The March for Life just took place last week, and the DC mall was overtaken with hundreds of thousands of people of all ages, faiths and ethnicities proclaiming the value of life. It’s an awesome event that continues to grow each year. Recently, a major theme has been “Love them both”, both momma and baby. I am so encouraged to see this, as the rhetoric of the pro-life movement has typically been heavy on baby to the dismissal of the mother. But I have found that the pro-life movement hasn’t quite figured out how to implement this mantra. The focus continues to be on the baby, and the mother continues to take a back seat.
The simple fact is that the pro-choice movement acknowledges how painful and life changing having a baby can be and gives women a way out of it, a very harmful and undeniably evil way, but a way nonetheless (*heard that audible gasp*). It’s sad because the pro-life movement is populated largely by Christians, and we have a God who showed us the inestimable value of pain and suffering when He sent His Son to die on the cross. The language of the value of redemptive suffering is ours! Very often in Scripture, when the inspired writer wants to communicate great pain, he describes a woman giving birth (Is. 13:8, 21:3; Jn. 16:21), but it never ends there.
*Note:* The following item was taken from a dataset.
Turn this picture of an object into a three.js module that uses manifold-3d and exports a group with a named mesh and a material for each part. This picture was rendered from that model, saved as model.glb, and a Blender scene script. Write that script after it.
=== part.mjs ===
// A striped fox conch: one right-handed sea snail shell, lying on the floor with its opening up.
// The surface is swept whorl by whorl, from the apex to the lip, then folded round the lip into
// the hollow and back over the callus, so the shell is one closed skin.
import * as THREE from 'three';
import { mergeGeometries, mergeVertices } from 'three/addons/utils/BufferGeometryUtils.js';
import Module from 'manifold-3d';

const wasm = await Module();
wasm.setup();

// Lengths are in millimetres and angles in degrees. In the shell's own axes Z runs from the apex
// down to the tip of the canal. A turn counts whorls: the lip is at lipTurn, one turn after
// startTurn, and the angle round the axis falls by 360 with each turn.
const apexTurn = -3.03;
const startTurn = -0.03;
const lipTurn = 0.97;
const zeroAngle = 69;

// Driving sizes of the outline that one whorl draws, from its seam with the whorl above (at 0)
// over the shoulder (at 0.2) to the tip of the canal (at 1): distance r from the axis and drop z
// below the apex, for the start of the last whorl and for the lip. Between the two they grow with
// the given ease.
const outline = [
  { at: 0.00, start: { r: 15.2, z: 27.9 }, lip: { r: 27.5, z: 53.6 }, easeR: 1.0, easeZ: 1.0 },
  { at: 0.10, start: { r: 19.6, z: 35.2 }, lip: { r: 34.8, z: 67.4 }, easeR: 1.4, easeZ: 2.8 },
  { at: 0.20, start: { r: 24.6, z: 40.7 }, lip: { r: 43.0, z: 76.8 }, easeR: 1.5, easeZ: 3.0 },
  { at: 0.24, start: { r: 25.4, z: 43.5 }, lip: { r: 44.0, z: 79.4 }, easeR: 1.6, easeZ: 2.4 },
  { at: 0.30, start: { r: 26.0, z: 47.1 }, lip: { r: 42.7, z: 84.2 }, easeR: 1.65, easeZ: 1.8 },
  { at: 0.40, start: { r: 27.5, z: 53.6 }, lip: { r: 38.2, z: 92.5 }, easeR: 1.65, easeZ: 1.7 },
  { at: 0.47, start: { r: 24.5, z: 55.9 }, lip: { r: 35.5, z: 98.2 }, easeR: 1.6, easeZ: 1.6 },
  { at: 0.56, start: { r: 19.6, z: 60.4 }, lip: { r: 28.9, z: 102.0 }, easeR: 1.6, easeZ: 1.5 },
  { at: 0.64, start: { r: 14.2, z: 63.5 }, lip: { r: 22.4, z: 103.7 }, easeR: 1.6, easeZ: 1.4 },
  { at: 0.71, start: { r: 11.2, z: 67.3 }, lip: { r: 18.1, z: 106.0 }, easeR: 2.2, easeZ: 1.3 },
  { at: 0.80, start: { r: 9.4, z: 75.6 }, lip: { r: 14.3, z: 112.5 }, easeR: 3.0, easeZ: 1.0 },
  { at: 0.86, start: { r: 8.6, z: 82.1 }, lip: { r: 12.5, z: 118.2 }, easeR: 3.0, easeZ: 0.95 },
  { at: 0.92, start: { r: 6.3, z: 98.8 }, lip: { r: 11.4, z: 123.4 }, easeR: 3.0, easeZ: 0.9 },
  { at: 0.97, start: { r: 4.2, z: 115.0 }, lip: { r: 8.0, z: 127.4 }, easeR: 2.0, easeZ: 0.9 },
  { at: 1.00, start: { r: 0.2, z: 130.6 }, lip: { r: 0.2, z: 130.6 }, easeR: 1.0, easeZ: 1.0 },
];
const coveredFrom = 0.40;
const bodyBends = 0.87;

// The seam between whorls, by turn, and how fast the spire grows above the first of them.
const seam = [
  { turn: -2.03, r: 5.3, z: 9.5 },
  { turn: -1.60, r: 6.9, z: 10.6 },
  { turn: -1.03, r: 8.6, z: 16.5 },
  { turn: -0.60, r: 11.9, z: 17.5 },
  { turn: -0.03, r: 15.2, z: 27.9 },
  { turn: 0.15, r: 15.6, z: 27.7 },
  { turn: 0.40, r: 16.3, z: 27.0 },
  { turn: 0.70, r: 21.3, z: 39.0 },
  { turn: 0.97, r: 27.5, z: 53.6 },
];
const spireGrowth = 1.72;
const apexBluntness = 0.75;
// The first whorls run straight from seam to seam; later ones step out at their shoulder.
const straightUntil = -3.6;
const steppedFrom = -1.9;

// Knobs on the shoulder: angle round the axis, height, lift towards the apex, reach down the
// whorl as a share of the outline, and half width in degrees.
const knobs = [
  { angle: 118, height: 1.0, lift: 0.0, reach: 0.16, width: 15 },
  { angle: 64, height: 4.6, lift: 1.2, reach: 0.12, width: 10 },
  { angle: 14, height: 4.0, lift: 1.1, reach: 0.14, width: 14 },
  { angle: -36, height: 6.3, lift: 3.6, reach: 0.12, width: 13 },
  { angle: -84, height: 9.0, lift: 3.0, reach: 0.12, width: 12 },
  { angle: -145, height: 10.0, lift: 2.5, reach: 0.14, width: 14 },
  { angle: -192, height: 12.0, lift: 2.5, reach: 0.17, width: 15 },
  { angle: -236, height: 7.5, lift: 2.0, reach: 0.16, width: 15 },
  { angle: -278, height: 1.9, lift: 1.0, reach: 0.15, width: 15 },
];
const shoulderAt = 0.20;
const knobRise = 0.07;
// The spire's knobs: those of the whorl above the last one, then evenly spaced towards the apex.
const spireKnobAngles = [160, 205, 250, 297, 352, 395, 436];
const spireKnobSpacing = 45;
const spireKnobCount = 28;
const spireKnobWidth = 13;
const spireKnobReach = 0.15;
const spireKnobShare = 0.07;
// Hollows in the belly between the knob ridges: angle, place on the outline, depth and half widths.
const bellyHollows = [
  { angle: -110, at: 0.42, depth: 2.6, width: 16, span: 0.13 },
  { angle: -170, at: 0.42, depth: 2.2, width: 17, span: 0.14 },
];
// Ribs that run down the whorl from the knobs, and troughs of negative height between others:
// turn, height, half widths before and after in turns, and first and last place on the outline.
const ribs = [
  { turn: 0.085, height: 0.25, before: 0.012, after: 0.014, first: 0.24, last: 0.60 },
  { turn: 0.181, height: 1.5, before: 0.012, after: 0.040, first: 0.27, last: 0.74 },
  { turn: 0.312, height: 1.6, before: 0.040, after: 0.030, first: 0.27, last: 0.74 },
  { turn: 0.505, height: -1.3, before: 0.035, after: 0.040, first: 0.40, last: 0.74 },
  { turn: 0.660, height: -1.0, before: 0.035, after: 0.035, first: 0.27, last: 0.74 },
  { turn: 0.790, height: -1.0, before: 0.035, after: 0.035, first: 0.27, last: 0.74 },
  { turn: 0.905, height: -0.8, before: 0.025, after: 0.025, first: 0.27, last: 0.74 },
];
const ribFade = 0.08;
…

Through His resurrection, Christ showed that death and pain was not the end. However, He didn’t get that resurrection until He underwent His death – His agony in the garden, the scourging, the carrying of the cross, and finally pouring out every drop of His blood on Calvary. That is what a woman is going through in pregnancy and birth. She’s literally giving her life over for a new life. Christ Himself asked His Father to allow the cup to pass from Him, knowing full well that the result of His death would be life for us all and that He would rise at the end.
So here are a few ideas then on how to “love them both”:
- Don’t be afraid to acknowledge Mom’s pain.
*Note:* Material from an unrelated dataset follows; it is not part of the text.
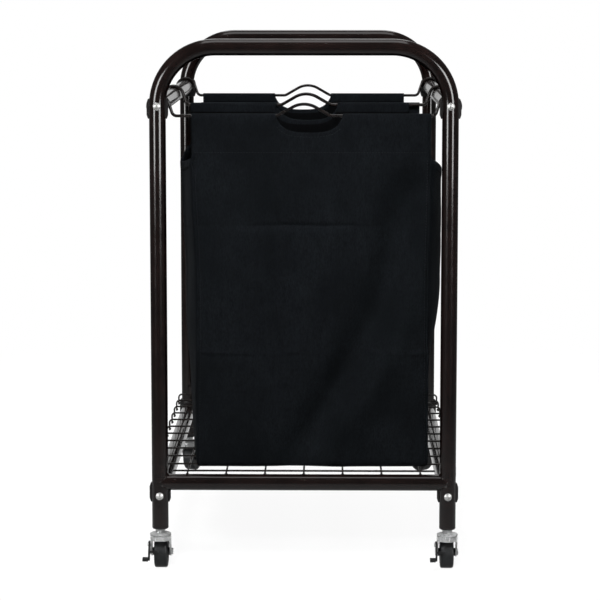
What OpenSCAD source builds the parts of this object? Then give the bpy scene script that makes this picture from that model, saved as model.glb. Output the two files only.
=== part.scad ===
// Rolling laundry cart with two lift-off fabric bags, in millimetres, +Z up.
// The origin is on the floor, midway between the four caster stems.
// +Y runs from the front end frame to the rear one, +X is to the right seen from the front.

/* [Frame] */
// Outer diameter of every frame tube
tube_d = 25.4; // [19:0.1:32]
// Wall thickness of the frame tubes
tube_wall = 1.2; // [0.8:0.1:2.5]
// Distance between the two post centres of an end frame
frame_width = 444.6; // [360:0.1:600]
// Distance between the centres of the two end frames
frame_length = 710; // [500:1:900]
// Height of the centreline of the top bar of each end frame
top_height = 809.3; // [700:0.1:950]
// Centreline radius of the two top bends
bend_radius = 88; // [40:1:120]
// Diameter of the welded cross bars, a little under the posts so that they sit inside the weld
cross_bar_d = 25; // [18:0.1:32]
// Height of the cross bar centreline
cross_bar_height = 139; // [110:1:250]
// Height of the upper side rail centreline
top_rail_height = 720; // [600:1:760]
// Height of the lower side rail centreline
bottom_rail_height = 119; // [90:1:200]

/* [Joint hardware] */
// Height of the saddle collars between rails and posts
collar_height = 30; // [26:1:40]
// Wall of a saddle collar around the post
collar_wall = 3.8; // [2:0.1:6]
// Shank diameter of the frame bolts
bolt_d = 6; // [4:0.5:8]
// Head diameter of the frame bolts
bolt_head_d = 11.8; // [8:0.1:16]

/* [Deck] */
// Diameter of the deck wires
deck_wire_d = 3; // [2:0.1:5]
// Spacing of the deck wires both ways
deck_pitch = 60; // [20:1:90]
// Distance from the middle to the turned-down ends of the cross wires
deck_half_width = 237; // [200:0.5:300]

/* [Bags] */
// Diameter of the bag rods
rod_d = 4.8; // [3:0.1:6]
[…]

Sure, having a baby is a happy thing. But growing a baby all too often isn’t. It’s an incredibly difficult time in a woman’s life, physically, emotionally and mentally. I was asked when I was pregnant with my first how I was feeling. I was never one to sugar coat, so I gave an honest response – that I felt awful. The person quipped back, Oh but it’s so wonderful to be creating a new life! She wasn’t wrong, but she completely dismissed the real pain that I was going through creating that life. Acknowledging this pain does not diminish the beauty of the new life. This person, very active in the pro-life movement, missed an opportunity to practice what she preached – to love us BOTH. Momma’s bodies literally provide all the raw material to form this new life, and very often we just need to talk about the toll that takes on us, to talk through it, to encounter a kind and listening ear who will hear us, encourage us and not dismiss us. It helps us to know that we are not alone, and to be able to love the new life we’re making even more.
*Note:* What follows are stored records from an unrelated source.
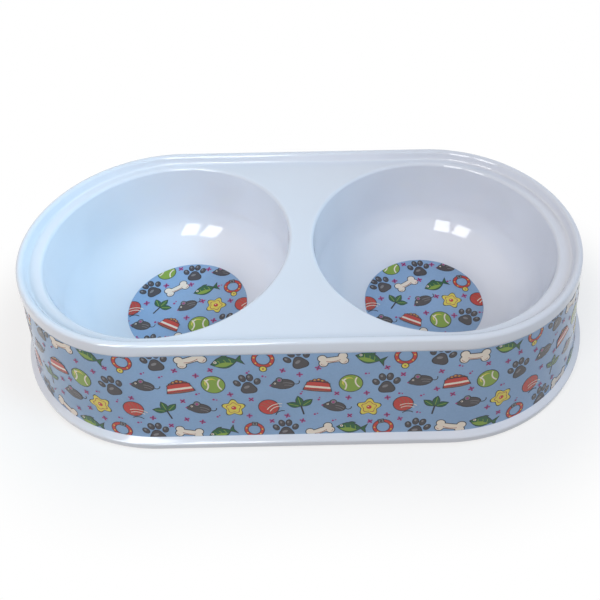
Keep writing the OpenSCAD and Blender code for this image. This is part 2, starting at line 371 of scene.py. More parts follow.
class Finish:
    """A material with one Principled shader, and small helpers to wire nodes to it."""

    # The stretch in which nearly all values of a noise lie
    LOW_AT = 0.3
    HIGH_AT = 0.7

    def __init__(self, name):
        self.material = bpy.data.materials.new(name)
        self.material.use_nodes = True
        self.nodes = self.material.node_tree.nodes
        self.shader = self.nodes["Principled BSDF"]
        self.place = self.nodes.new("ShaderNodeTexCoord").outputs["Object"]

    def join(self, output, node_input):
        """Wires an output to an input."""
        self.material.node_tree.links.new(output, node_input)

    def noise(self, scale, detail, stretch=None):
        """A noise of so many lumps to the metre, finer along an axis that a stretch makes larger."""
        node = self.nodes.new("ShaderNodeTexNoise")
        node.inputs["Scale"].default_value = scale
        node.inputs["Detail"].default_value = detail
        source = self.place
        if stretch:
            mapping = self.nodes.new("ShaderNodeMapping")
            mapping.inputs["Scale"].default_value = stretch
            self.join(self.place, mapping.inputs["Vector"])
            source = mapping.outputs["Vector"]
        self.join(source, node.inputs["Vector"])
        return node.outputs["Fac"]

    def ramp(self, value, low, high):
        """Turns a noise into a colour between two."""
        node = self.nodes.new("ShaderNodeValToRGB")
        node.color_ramp.elements[0].position = self.LOW_AT
        node.color_ramp.elements[0].color = low
        node.color_ramp.elements[1].position = self.HIGH_AT
        node.color_ramp.elements[1].color = high
        self.join(value, node.inputs["Fac"])
        return node.outputs["Color"]

    def span(self, value, low, high):
        """Turns a noise into a number between two."""
        node = self.nodes.new("ShaderNodeMapRange")
        node.inputs["From Min"].default_value = self.LOW_AT
        node.inputs["From Max"].default_value = self.HIGH_AT
        node.inputs["To Min"].default_value = low
        node.inputs["To Max"].default_value = high
        self.join(value, node.inputs["Value"])
        return node.outputs["Result"]

    def bump(self, height, strength, distance):
        """Raises the surface by a noise."""
        node = self.nodes.new("ShaderNodeBump")
        node.inputs["Strength"].default_value = strength
        node.inputs["Distance"].default_value = distance
        self.join(height, node.inputs["Height"])
        self.join(node.outputs["Normal"], self.shader.inputs["Normal"])


def scaled(colour, factor):
    """A colour made darker or lighter by a factor."""
    return (*(c * factor for c in colour[:3]), 1)


def melamine(name, colour):
    """Glossy moulded plastic with faint clouding, rub marks and a slightly wavy skin."""
    finish = Finish(name)
    cloud = finish.noise(scale=14, detail=3)
    finish.join(finish.ramp(cloud, scaled(colour, 0.965), colour), finish.shader.inputs["Base Color"])
    rubs = finish.noise(scale=60, detail=6, stretch=RUB_STRETCH)
    finish.join(finish.span(rubs, 0.05, 0.1), finish.shader.inputs["Roughness"])
    finish.bump(finish.noise(scale=90, detail=1), strength=0.06, distance=0.4 * MM)
    finish.shader.inputs["IOR"].default_value = 1.58
    finish.shader.inputs["Coat Weight"].default_value = 0.25
    finish.shader.inputs["Coat Roughness"].default_value = 0.04
    return finish.material


def foil_ground(name, colour):
    """The printed foil's plain ground: soft clouds of ink and a fine grain under a clear skin."""
    finish = Finish(name)
    clouds = finish.noise(scale=22, detail=3)
    grain = finish.noise(scale=900, detail=2)
    tint = finish.nodes.new("ShaderNodeMix")
    tint.data_type = "RGBA"
    tint.blend_type = "MULTIPLY"
    tint.inputs["Factor"].default_value = 1
    finish.join(finish.ramp(clouds, scaled(colour, 0.93), scaled(colour, 1.05)), tint.inputs["A"])
    finish.join(finish.ramp(grain, (0.93, 0.93, 0.94, 1), (1, 1, 1, 1)), tint.inputs["B"])
    finish.join(tint.outputs["Result"], finish.shader.inputs["Base Color"])
    rubs = finish.noise(scale=60, detail=6, stretch=RUB_STRETCH)
    finish.join(finish.span(rubs, 0.10, 0.18), finish.shader.inputs["Roughness"])
    finish.shader.inputs["IOR"].default_value = 1.5
    return finish.material


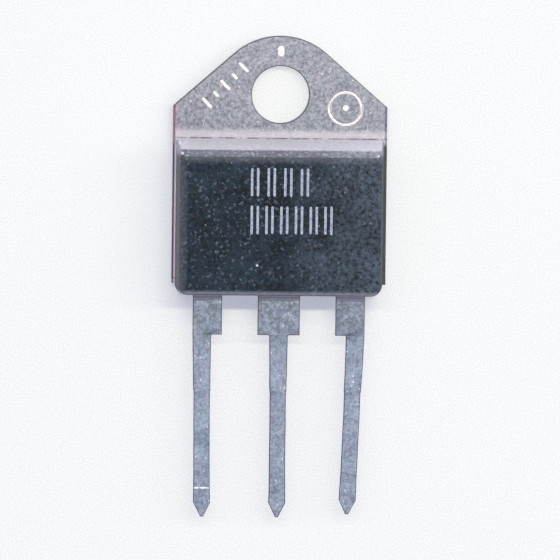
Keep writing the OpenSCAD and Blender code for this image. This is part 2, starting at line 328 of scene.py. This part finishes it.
def cut_edge(name, light, dark, header=False):
    """Rims and sheared sides of the stamped metal, with the press's upright drag lines.

    The header's sides carry painted shade beside the body, and a little on the tab's right.
    """
    s = Shader(name)
    spots = s.noise(6, 3, 0.7, seed=21)
    drag = s.noise(1.0, 2, 0.6, s.stretched((0.1, 0.1, 1.6)), 22)
    tone = s.average(spots, drag, 0.6)
    colour = s.mix(s.between(tone, 0.38, 0.62), dark, light)
    if header:
        # Painted shade on the header's sides beside the body, and faintly on the tab's right
        # side.
        side_shade = s.highest(beside_body(s), s.between(s.x, 0, 1, 0.0, 0.4))
        on_side = s.between(s.math("ABSOLUTE", s.x), HEADER_HALF - 0.2, HEADER_HALF - 0.1)
        shaded_sides = s.product(side_shade, on_side, 0.8)
        colour = s.mix(shaded_sides, copper_wear(s, colour), srgb(38, 34, 42))
    return s.finish({
        "Base Color": colour, "Metallic": 1.0,
        "Roughness": s.between(tone, 0.3, 0.7, 0.3, 0.5),
        "Normal": s.bump(tone, 0.01, 0.3),
    })


def moulded_epoxy(
    name, light, dark, fleck, share, gloss=0.12, bloom=(0.0, 0.5), dust=srgb(180, 188, 206),
    wear_and_highlight=None, lit_near_tab=None
):
    """Dark epoxy, clouded, with a fine grain, pale flecks of filler, bright dust, and chips.

    share says how much of the surface the flecks take, from 0 to about 0.1. gloss is the level
    of the plain shine, and bloom the weight and roughness of the pale sheen of mould release.
    wear_and_highlight is the colour of the painted highlight along the face's margins, and
    lit_near_tab the colour of the painted light that a side wall has next to the tab.
    """
    s = Shader(name)
    cloud = s.noise(0.4, 3, 0.6, seed=31)
    grain = s.noise(3.5, 3, 0.8, seed=32)
    tone = s.between(s.average(cloud, grain, 0.4), 0.43, 0.58)
    colour = s.tinted(s.mix(tone, dark, light), 0.2, 36)
    # Painted light: the epoxy turns paler, with flecks, towards +X.
    painted_light_right = s.between(s.math("ADD", s.x, s.product(cloud, 8)), 4.0, 11.5, 0.0, 0.48)
    colour = s.mix(s.product(painted_light_right, s.between(grain, 0.35, 0.6)), colour, fleck)
    flecks = s.between(s.noise(4.3, 1, 0.6, seed=33), 0.60 - share, 0.75 - share)
    crowded = s.between(s.noise(0.28, 2, 0.5, seed=35), 0.38, 0.6, 0.45, 1.0)
    colour = s.mix(s.product(flecks, crowded, 0.6), colour, fleck)
    motes = s.between(s.noise(5.0, 0, 0.5, seed=34), 0.78 - share, 0.87 - share)
    colour = s.mix(s.product(motes, 0.48), colour, dust)
    for x, y, radius in CHIPS:
        colour = s.speck(colour, x, y, radius, srgb(206, 208, 224))
    # Painted highlight along the face's margins.
    if wear_and_highlight:
        colour = s.mix(margin_highlights(s, grain), colour, wear_and_highlight)
    # Painted light on a side wall next to the tab.
    if lit_near_tab:
        by_tab = s.between(s.y, BODY_TOP_Y - 1.35, BODY_TOP_Y - 0.75, smooth=True)
        colour = s.mix(by_tab, colour, lit_near_tab)
    return s.finish({
        "Base Color": colour, "Roughness": s.between(grain, 0.3, 0.7, 0.46, 0.64),
        "Specular IOR Level": gloss, "Sheen Weight": bloom[0], "Sheen Roughness": bloom[1],
        "Sheen Tint": (0.87, 0.85, 1.0, 1.0),
        "Normal": s.bump(grain, 0.012, 0.4),
    })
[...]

- It is not “anti-life” to have serious apprehensions about having a baby.
The movement does a pretty good job with focusing on women in crisis pregnancies and unwed mothers, and really these women are up against unimaginable odds if they want to even consider keeping their baby. However, what about those parents who are stable and married and suddenly get the news that another baby is coming? Any reasonable rational human being is going freak out when they see that positive pregnancy test, even when it was a very deliberate choice. This doesn’t mean that the baby isn’t wanted. It just means that the parents know exactly how important this event is, the responsibility that they now have to provide for, love and raise a new human being. Parenthood is a life-long commitment, and it’s a huge weight. It’s total self-sacrifice. If that doesn’t give someone pause, they need psychiatric evaluation. It doesn’t mean that the parents wish they didn’t have a child, rather it means that they want to be the very best parents that they can.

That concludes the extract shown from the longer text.